Il faut avoir une idée de ce que voulait dire, il y a plus de 50 ans maintenant, "aller en Sixième". Seuls quelques-uns, ceux qui avaient les meilleures notes, pouvaient espérer sauter le pas. Les autres continuaient après le Cours Moyen, à suivre ce qu'on appelait le Cours Supérieur pendant trois ans, jusqu'au légendaire Certificat d'Études Primaires. Dans le cas le plus simple les gamins se retrouvaient au Cours Complémentaire, au chef-lieu de canton, pour quatre ans. Un car de ramassage faisait donc le tour de toutes les communes, une douzaine, qui le composaient.

Pour ceux, nettement moins nombreux encore, qui "optaient" (comme si on leur demandait leur avis) pour "l'école libre" (traduisez confessionnelle, qui de toute façon dans ma région n'existait pas en Primaire), il fallait aller jusqu'à la ville, en l'occurrence le chef-lieu du département (mazeeeette). Vingt kilomètres, le bout du monde, quoi, pour des enfants qui ne connaissaient au mieux leur environnement qu'à sept ou huit kilomètres de rayon, ce qu'on peut faire en vélo.
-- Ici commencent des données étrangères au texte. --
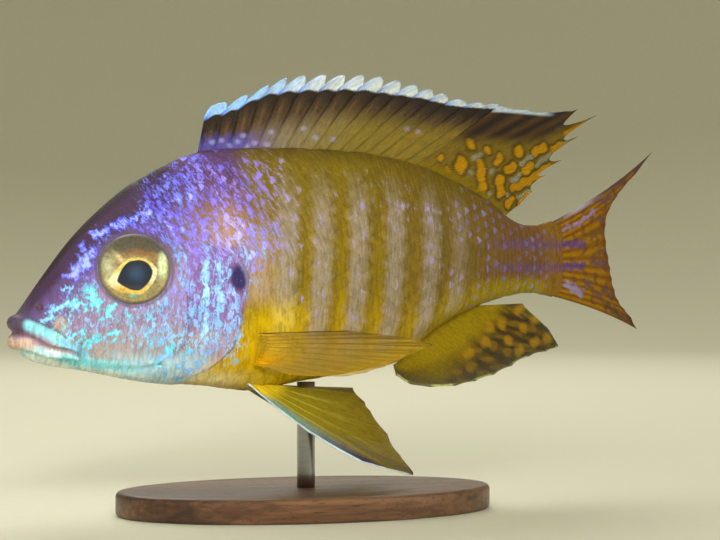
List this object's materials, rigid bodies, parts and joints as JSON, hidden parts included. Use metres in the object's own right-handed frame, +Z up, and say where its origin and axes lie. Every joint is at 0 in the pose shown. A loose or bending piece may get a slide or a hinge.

Ce fut pour mes parents, qui ne démordaient pas de leur "école libre", l'occasion d'acheter leur première voiture, une 4CV d'occasion. Ce fut pour moi, à qui il fallait toutes les chances de mon côté, l'occasion de découvrir l'anglais chez une fille qui en connaissait un peu plus, et qui m'a fait des cours pendant toutes les "grandes vacances" deux fois par semaine. Je dus aussi, sur le conseil appuyé du directeur en soutane du futur collège, m'astreindre à des pages et des pages d'écriture, que dis-je, de calligraphie, en anglaise droite, seule façon d'écrire correctement selon ses dires.

Pendant ce temps-là, tout le "trousseau" imposé fut avec minutie étiqueté avec mon nom en toutes lettres, par ma mère qui souvent râlait à ce propos. Il y en avait, des pièces obligatoires !

Arriva le jour de l'emménagement. Arrivée dans ce vieux collège froid et encore désert (il était tôt). Les rares parents déjà arrivés montrèrent à des parents plutôt désorientés les différents endroits où aller, la "salle des chaussures" aux relents indélébiles, le dortoir immense avec les lits tout petits (quelque chose comme 140x70) alternant avec de petits meubles à vêtements, le réfectoire aux noms déjà indiqués sur une pancarte, par tables de 6...

Tout ce chambardement terminé, il ne resta plus qu'à prendre congé, avec des au revoir un peu mouillés. Direction la cour de récréation, où déjà je portais la tenue obligatoire, la grande blouse grise si gaie et si sympathique. Tout le monde se regardait avec curiosité, sachant que les habitués arrivaient plus tard.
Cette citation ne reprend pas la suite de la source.